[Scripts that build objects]
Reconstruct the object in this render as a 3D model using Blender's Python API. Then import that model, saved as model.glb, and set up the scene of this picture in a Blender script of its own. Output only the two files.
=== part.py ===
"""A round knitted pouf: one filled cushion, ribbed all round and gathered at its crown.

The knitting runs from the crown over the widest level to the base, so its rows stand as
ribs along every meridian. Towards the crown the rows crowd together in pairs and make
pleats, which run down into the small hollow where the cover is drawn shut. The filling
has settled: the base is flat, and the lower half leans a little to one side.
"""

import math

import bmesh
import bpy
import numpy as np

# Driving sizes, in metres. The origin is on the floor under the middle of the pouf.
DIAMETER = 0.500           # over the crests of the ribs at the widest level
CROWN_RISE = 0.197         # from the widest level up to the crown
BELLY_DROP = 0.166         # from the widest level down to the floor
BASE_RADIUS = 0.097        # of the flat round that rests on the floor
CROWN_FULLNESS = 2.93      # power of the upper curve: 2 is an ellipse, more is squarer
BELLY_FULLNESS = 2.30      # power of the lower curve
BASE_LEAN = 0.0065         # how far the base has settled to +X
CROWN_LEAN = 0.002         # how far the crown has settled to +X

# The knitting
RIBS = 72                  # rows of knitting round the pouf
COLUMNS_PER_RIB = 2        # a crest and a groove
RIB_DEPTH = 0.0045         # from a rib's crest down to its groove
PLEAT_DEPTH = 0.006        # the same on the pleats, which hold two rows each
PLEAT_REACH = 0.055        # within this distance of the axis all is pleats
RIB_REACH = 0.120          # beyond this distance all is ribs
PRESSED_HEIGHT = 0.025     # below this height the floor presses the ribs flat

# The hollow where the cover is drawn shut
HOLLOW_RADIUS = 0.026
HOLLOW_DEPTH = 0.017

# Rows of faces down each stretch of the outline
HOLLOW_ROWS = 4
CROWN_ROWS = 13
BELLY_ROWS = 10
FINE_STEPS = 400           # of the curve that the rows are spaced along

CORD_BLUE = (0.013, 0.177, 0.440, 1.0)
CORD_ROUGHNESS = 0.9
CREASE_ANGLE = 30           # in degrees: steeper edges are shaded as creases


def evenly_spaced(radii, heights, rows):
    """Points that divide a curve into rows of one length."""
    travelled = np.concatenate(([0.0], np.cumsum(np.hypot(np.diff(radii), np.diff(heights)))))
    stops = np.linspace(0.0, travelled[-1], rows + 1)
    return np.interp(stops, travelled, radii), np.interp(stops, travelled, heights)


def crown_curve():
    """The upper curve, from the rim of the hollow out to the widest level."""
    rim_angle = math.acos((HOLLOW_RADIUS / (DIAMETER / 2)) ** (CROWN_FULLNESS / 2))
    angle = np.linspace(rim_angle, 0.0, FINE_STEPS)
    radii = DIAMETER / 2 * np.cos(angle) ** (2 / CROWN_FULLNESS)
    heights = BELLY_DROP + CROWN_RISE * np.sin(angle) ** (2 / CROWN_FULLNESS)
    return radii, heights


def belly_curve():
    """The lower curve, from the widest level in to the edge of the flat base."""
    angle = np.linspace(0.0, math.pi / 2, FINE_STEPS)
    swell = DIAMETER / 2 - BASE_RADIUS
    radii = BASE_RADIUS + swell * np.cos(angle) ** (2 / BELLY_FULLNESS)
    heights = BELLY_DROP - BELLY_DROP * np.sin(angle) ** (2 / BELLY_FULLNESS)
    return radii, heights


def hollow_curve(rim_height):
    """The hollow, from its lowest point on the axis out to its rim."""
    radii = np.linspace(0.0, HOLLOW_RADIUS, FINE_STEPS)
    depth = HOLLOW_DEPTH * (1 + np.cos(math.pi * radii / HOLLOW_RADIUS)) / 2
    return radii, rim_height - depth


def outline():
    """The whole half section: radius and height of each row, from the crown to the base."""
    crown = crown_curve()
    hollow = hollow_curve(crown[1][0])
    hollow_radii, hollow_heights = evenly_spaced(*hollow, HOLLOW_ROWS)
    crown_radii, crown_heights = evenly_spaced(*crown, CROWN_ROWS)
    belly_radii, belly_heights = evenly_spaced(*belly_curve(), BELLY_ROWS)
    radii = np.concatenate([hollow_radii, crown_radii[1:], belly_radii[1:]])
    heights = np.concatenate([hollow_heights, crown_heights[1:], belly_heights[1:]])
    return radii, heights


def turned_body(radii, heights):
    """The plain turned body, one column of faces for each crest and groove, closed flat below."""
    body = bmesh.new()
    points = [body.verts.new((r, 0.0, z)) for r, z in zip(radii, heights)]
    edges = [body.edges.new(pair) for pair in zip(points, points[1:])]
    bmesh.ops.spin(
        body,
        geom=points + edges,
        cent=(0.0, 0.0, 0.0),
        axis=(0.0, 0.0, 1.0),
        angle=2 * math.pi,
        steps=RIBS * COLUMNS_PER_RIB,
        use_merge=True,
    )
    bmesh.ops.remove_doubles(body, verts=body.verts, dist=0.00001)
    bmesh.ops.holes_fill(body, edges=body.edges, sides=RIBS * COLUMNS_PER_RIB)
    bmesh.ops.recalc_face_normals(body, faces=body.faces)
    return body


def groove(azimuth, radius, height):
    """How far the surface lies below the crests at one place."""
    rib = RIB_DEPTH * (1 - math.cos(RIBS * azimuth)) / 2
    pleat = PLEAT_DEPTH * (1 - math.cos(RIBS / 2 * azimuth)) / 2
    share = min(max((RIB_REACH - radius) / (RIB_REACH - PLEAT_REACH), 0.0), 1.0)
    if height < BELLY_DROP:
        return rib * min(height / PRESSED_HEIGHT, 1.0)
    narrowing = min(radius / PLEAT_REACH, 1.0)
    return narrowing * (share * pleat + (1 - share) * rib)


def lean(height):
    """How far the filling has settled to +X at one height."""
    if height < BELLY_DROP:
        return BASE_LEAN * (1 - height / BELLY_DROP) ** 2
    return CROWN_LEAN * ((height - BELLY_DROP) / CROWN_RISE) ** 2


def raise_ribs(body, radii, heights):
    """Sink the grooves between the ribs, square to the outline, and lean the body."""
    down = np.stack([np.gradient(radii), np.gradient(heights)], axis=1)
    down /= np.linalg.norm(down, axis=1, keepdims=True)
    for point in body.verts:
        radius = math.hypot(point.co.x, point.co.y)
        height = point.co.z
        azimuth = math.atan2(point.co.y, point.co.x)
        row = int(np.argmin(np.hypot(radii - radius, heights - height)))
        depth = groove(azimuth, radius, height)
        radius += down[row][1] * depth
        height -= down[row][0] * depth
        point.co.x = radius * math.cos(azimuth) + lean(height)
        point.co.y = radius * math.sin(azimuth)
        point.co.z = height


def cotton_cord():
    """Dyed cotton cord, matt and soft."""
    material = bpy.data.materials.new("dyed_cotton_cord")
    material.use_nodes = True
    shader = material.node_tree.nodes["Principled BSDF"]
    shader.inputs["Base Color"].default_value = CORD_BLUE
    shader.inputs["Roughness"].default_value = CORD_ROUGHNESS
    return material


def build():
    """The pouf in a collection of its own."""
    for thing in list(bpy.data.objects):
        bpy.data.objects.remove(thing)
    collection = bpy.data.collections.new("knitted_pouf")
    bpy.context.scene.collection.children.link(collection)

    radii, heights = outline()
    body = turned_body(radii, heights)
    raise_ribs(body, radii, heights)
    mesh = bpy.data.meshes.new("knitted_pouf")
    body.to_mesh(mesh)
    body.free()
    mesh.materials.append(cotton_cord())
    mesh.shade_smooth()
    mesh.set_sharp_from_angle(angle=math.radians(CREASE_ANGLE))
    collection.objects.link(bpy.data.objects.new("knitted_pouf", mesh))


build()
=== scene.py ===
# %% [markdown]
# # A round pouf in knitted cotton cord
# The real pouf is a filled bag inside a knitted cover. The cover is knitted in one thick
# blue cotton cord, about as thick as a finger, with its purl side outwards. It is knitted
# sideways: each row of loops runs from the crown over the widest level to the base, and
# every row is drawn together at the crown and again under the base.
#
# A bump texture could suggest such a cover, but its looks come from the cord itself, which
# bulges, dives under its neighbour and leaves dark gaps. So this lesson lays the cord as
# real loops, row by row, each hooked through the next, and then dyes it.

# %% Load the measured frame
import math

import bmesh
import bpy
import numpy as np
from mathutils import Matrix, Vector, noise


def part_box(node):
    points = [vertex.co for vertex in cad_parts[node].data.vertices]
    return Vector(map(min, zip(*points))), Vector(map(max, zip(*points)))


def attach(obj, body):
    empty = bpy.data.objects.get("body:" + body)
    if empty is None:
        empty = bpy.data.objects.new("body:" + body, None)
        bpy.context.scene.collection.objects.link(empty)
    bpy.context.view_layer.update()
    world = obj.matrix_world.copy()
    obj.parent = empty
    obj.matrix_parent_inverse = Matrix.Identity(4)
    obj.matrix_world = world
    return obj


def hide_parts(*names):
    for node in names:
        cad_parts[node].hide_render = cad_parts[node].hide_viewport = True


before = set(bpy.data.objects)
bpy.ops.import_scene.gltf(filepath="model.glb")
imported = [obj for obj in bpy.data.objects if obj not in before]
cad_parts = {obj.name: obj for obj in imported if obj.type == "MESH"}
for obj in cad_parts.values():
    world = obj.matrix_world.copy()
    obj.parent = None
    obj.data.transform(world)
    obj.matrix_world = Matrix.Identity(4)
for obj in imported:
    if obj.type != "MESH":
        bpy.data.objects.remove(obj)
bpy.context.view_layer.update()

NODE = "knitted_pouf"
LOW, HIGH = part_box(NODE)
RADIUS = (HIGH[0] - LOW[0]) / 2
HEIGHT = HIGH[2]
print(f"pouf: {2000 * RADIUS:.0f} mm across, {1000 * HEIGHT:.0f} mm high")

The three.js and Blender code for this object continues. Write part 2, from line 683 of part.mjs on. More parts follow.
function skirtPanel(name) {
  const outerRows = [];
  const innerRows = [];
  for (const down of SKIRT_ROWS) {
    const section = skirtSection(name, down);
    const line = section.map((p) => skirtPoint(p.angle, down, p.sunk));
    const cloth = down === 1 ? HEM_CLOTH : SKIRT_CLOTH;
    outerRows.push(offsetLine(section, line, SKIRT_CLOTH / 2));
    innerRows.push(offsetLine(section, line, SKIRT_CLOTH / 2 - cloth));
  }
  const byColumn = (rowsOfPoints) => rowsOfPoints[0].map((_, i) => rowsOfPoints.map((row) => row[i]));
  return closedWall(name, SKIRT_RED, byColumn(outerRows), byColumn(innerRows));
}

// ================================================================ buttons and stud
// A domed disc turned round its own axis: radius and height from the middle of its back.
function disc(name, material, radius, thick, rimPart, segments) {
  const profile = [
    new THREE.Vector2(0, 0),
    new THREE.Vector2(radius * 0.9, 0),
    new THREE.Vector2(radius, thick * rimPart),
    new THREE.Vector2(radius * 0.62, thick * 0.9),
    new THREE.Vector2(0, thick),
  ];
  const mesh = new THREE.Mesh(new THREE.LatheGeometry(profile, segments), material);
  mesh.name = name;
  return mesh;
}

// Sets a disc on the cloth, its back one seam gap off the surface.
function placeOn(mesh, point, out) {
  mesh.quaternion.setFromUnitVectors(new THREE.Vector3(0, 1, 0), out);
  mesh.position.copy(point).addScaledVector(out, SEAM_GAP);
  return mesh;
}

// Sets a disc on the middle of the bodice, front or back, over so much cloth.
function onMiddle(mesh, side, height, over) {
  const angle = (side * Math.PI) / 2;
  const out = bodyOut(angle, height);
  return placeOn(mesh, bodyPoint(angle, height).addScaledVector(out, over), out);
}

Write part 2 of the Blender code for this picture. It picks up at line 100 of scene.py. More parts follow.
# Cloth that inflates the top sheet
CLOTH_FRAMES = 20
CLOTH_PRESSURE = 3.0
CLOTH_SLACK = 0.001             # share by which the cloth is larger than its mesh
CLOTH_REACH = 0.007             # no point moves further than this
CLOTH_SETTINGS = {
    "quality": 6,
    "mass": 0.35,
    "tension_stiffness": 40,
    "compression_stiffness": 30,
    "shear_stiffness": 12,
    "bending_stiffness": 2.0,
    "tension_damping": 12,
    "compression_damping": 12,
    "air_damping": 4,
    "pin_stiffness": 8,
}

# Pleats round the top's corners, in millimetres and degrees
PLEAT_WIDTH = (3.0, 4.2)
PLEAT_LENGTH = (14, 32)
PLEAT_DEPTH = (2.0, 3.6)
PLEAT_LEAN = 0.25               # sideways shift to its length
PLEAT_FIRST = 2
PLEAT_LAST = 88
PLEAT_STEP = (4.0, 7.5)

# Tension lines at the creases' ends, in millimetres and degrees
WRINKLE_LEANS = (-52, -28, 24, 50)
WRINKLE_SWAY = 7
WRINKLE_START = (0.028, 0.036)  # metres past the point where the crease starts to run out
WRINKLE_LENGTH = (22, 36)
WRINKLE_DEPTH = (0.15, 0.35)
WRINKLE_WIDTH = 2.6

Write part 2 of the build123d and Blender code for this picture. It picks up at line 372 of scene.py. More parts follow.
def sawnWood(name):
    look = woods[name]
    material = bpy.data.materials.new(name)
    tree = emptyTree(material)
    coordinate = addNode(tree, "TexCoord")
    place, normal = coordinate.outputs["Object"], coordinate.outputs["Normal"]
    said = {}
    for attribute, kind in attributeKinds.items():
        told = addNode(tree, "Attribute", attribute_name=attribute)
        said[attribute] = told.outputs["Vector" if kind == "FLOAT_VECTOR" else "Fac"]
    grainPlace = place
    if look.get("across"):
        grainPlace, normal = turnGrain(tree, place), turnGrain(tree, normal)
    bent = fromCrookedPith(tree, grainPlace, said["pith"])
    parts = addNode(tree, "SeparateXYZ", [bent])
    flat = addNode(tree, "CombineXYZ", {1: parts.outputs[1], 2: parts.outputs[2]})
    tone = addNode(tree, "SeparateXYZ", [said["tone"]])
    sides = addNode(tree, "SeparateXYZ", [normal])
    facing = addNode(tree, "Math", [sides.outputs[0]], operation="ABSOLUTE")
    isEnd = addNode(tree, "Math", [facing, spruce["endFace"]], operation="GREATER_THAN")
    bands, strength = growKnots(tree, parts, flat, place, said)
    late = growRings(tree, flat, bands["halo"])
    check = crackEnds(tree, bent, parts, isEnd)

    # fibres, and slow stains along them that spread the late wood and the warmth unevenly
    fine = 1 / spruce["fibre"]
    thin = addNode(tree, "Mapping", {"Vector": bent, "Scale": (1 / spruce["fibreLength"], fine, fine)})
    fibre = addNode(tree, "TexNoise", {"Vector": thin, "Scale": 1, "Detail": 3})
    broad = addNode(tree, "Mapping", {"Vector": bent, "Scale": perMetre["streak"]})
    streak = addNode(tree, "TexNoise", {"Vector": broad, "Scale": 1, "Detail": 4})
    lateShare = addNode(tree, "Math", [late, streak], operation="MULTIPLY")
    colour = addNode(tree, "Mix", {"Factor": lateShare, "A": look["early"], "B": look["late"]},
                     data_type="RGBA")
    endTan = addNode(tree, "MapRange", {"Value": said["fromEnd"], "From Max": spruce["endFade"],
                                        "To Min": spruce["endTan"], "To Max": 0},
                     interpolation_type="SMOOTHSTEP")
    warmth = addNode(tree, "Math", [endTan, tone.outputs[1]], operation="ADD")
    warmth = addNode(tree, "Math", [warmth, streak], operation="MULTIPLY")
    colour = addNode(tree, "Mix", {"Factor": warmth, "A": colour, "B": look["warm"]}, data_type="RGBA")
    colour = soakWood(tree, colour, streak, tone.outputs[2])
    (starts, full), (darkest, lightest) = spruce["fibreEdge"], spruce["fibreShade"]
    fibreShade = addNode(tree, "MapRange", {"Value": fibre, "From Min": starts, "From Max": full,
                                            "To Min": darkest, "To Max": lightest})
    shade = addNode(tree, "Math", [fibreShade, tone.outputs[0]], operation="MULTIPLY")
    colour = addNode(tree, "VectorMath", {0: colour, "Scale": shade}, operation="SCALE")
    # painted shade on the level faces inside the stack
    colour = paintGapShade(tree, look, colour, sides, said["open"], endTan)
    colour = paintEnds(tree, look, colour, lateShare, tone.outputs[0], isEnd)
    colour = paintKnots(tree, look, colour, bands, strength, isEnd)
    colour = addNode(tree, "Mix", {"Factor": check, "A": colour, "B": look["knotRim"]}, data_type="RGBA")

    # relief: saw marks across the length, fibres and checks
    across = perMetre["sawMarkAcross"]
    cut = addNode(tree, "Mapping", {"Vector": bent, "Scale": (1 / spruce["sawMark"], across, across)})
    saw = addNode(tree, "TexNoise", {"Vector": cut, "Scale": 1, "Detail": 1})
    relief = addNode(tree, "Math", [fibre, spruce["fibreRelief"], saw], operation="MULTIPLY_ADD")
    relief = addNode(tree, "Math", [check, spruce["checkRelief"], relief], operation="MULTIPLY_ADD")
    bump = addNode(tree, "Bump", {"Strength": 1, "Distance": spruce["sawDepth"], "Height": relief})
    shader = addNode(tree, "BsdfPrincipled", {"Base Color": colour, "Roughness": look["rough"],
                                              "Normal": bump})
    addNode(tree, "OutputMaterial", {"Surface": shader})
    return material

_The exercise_
Return verbatim the lines that run from the line containing "radii, heights = outline()" through the line containing "if empty is", inclusive.

_Complete answer_
    radii, heights = outline()
    body = turned_body(radii, heights)
    raise_ribs(body, radii, heights)
    mesh = bpy.data.meshes.new("knitted_pouf")
    body.to_mesh(mesh)
    body.free()
    mesh.materials.append(cotton_cord())
    mesh.shade_smooth()
    mesh.set_sharp_from_angle(angle=math.radians(CREASE_ANGLE))
    collection.objects.link(bpy.data.objects.new("knitted_pouf", mesh))


build()
=== scene.py ===
# %% [markdown]
# # A round pouf in knitted cotton cord
# The real pouf is a filled bag inside a knitted cover. The cover is knitted in one thick
# blue cotton cord, about as thick as a finger, with its purl side outwards. It is knitted
# sideways: each row of loops runs from the crown over the widest level to the base, and
# every row is drawn together at the crown and again under the base.
#
# A bump texture could suggest such a cover, but its looks come from the cord itself, which
# bulges, dives under its neighbour and leaves dark gaps. So this lesson lays the cord as
# real loops, row by row, each hooked through the next, and then dyes it.

# %% Load the measured frame
import math

import bmesh
import bpy
import numpy as np
from mathutils import Matrix, Vector, noise


def part_box(node):
    points = [vertex.co for vertex in cad_parts[node].data.vertices]
    return Vector(map(min, zip(*points))), Vector(map(max, zip(*points)))


def attach(obj, body):
    empty = bpy.data.objects.get("body:" + body)
    if empty is None:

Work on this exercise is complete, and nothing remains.